Let P = \{S_1,S_2,\dots,S_k\} be the least number of sequences, such that merging them in that order gives us sorted A. Now, any other valid set must be a further splitting of some of the sequences of this set.

Say we split S_i into S1_i and S2_i, for some fixed i. We show that the least cost of merging this new set Q is \ge least cost of merging P.

Consider some optimal merging of Q. The total cost doesn’t depend on the order in which they are merged, only the number of times each sequence is involved in a merge operation; let these values be c_1,\dots,c1_i, c2_i,\dots,c_k.

Example

If you start with \{a,b,c\} and then move on to \{a+b,c\} and finally \{a+b+c\}, the values of c are \{2,2,1\}.
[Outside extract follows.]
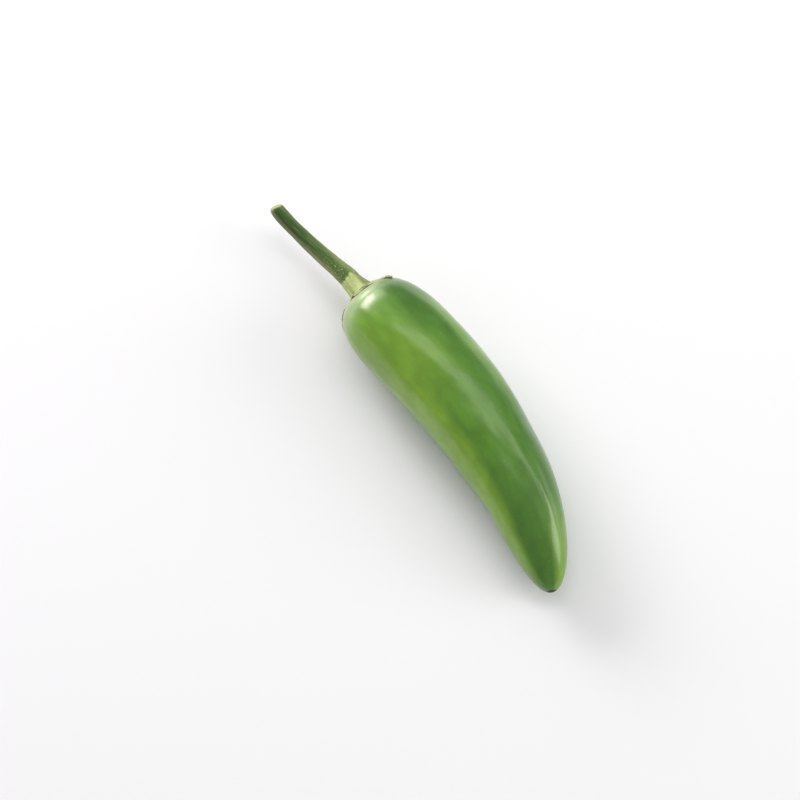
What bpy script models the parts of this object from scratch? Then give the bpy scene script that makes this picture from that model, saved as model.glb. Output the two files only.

The total cost of merging the sequences is then

c_1*|S_1|+\dots+c1_i*|S1_i|+c2_i*|S2_i|+\dots+c_k*|S_k|

WLOG, let c1_i \le c2_i.
Now, consider any optimal sequence of merging for P (call it V_1), that mimics the optimal sequence of merging for Q (call it V_2), in the following fashion:

  • If an operation in V_2 merges S1_i (with another sequence), the corresponding operation in V_1 merges S_i (with the same sequence V_2 merged S1_i with).
  • If an operation in V_2 merges S2_i (with another sequence), the corresponding operation in V_1 is skipped (that is, no merge takes place in this step).
  • Other operations are equivalent in V_1 and V_2.

It’s not hard to deduce that, applying the operations of V_1 on P merges it completely. The number of times each sequence is involved in a merge is equal to: c_1, \dots,c1_i,\dots, c_k.
The total cost of merging P (when V_1 is applied on it) is then:

c_1*|S_1|+\dots+c1_i*|S_i|+\dots+c_k*|S_k|

It is easy to deduce that

c1_i*|S1_i|+c2_i*|S2_i| \ge c1_i*|S_i|

showing that, applying V_1 on P has total cost no worse than applying V_2 on Q. Thus, We have shown that the least cost of merging Q is \ge least cost of merging P.


Finally, for the case where sequences are split into multiple parts, apply induction and prove the same.

Proof of claim 2

Claim: In any optimal splitting, if we split a sequence into a and b, with |a|\le|b|, we do not split a again in the future.

Proof

We prove by contradiction.

WLOG, let the original sequence have been [a+b]. Say we split a = [c+d] into c and d, in the future. The total of splitting into c,d,b is equal to:

|a|+\min(|c|, |d|)

Rather, if we first split [c+d+b] into c and [d+b], and then into d and b, the total cost would be:

|c|+|d| = |a|

which is less than the cost in the first way.

Contradiction to the optimality of the splitting, and we are done.

Thus, the least cost to split A is equivalent to the sum of lengths of the smaller sequence in each split, which is equal to N-\max |S_i|.

To summarise, we split the array optimally as shown above, and then calculate (using DP) the least cost to merge them to form sorted A.

TIME COMPLEXITY:

Sorting the array takes O(N\log N). Splitting the sequence optimally takes O(N). Merging it using DP takes O(N^3), making the total complexity:

O(N\log N + N + N^3) \approx O(N^3)

SOLUTIONS:

Editorialist’s solution can be found here

BONUS:

How would you solve the problem, if N \le 10^3?

Hint

Knuth’s Optimisation to reduce the O(N^3) DP to O(N^2).


Experimental: For evaluation purposes, please rate the editorial (1 being poor and 5 excellent)

  • 1
  • 2
  • 3
  • 4
  • 5

0 voters

Is this the same question?
https://codedrills.io/contests/icpc-amritapuri-2020-preliminary-round/problems/break-merge-and-sort

not same, but that question inspired us for this one.